_Direction:_ Your answer should be a single number: the count of lines that include the word "this".

* start Provided material *

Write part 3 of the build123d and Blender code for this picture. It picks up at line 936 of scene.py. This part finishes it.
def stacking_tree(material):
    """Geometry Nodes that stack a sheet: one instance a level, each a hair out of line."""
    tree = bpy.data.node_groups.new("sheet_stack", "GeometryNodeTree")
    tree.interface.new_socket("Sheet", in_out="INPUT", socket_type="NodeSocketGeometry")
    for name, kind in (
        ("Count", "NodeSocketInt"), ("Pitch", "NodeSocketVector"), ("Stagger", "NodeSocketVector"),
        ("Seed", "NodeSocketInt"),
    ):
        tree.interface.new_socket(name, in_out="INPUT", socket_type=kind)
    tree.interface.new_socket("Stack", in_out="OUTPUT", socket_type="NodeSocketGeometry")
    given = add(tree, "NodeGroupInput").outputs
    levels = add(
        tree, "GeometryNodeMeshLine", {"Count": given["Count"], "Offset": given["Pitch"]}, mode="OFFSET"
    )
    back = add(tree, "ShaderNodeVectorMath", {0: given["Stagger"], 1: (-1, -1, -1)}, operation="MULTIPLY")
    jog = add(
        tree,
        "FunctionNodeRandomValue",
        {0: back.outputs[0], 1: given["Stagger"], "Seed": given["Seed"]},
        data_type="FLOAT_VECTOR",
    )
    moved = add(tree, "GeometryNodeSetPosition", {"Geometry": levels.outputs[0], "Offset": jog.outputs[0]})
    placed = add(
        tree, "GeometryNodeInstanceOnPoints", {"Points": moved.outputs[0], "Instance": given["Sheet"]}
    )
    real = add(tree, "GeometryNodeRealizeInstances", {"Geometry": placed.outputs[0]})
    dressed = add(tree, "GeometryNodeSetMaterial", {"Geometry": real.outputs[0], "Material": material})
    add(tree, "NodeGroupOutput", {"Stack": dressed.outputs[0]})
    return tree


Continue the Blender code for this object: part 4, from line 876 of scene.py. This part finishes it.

* end Provided material *

_Exercise output:_ 2